FILE NAME EXTENSION |
MANUFACTURER |
.dng |
Adobe |
.crw, .ciff, .cr2 |
Canon |
.raf |
Fuji |
.k25, .kdc, .dcr |
Kodak |
.nef |
Nikon |
.orf |
Olympus |
.cap, .tif, .iiq |
Phase One |
.srf, .sr2, .arw |
Sony |
RAW image files are often compared to photographic negatives, for these are unrendered images containing image information from which one can generate different kinds of prints. In a similar fashion RAW files, sometimes called digital negatives (note, however, that there is also an Adobe RAW format called a digital negative – see below), can be rendered in different ways depending on the rendering settings chosen by the user, who can adjust a wide range of parameters, including white balance, tonal mapping, noise reduction, sharpening and others to achieve a preferred look (more details are given in Chapter 14). Processed images are then saved for display or print in a rendered image file format such as TIFF or JPEG, but the RAW data file remains unchanged, and can be ‘archived’ for future re-rendering.
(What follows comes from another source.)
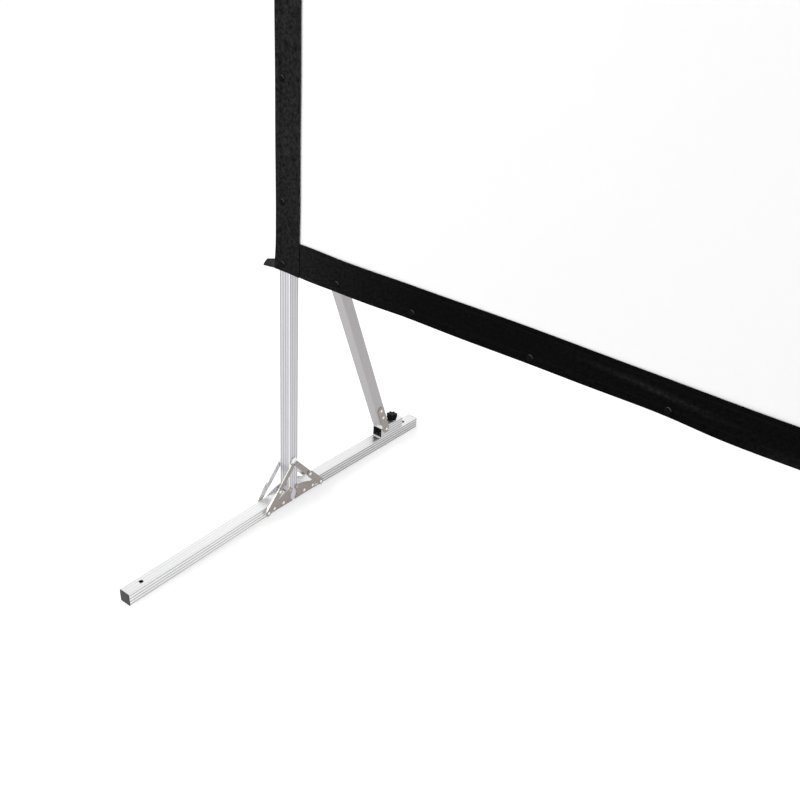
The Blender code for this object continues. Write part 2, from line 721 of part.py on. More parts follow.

In most commercial digital cameras, where colour filter arrays are overlaid on CCD or CMOS sensitive elements to filter the incoming light and separate colour information, the raw pixel values of the red, green and blue channels are of incomplete resolution (see Chapters 9 and 14). The resulting captured image has only one full channel of information in which some of the pixels represent (most commonly) red, some green and some blue pixel values (CFA colour space). To retrieve the full resolution three-channel RGB image from the raw file the mosaic data are interpolated and combined – a process known as demosaicing. RAW files from scanner sensors, or from full-colour camera sensors (such as the FoveonTM range of multi-layer image sensors – see Chapters 9 and 14), provide raw data which do not need demosaicing. Further, since electronic sensors are linear devices (they respond to light in a linear fashion, unlike the HVS and silver-based photographic media – see Chapters 4, 8, 9 and 21), the tone reproduction of RAW files is linear – provided that linear quantization has been employed. In exceptional cases, curve shaping may have taken place during or after ADC and the RAW file ends up with a gamma different from 1.0. Digital RAW files contain pixel values of high bit depth (often 12, 14 or 16 bits per pixel per colour channel) compared to typical 8-bit per channel renderings and thus can store greater tonal latitude and finer tonal and colour variations. Important image processes result in fewer artefacts when performed on high-bit-depth data, such as raw data (or high-bit-depth TIFF data), than when done on already typically rendered 8-bit per channel images. Applying tone modification, such as a typical gamma correction of 1/2.2 for example, on 8-bit per channel data, will result in a loss of almost 30% of the available intensity levels in the image due to rounding errors, compared to a loss of 3% when the same gamma correction is applied to 12-bit data which are then down-sampled to 8 bits for viewing (details in Chapter 21).
In addition to image pixel values, RAW files contain large amounts of metadata. Apart from Exif type metadata, further metadata are included in RAW files to be used by RAW converters; these are necessary to process the RAW files and render them for appropriate viewing.
While raw data provide great flexibility and choice of image rendering, RAW file formats are proprietary and their structure differs from manufacturer to manufacturer and even from one camera model to another. They are not standardized or documented. Often image information is compressed using lossless (or nearly lossless) data compression methods. The fact that different RAW formats are in use creates problems of support with software for conversion and guarantees no compatibility with future software.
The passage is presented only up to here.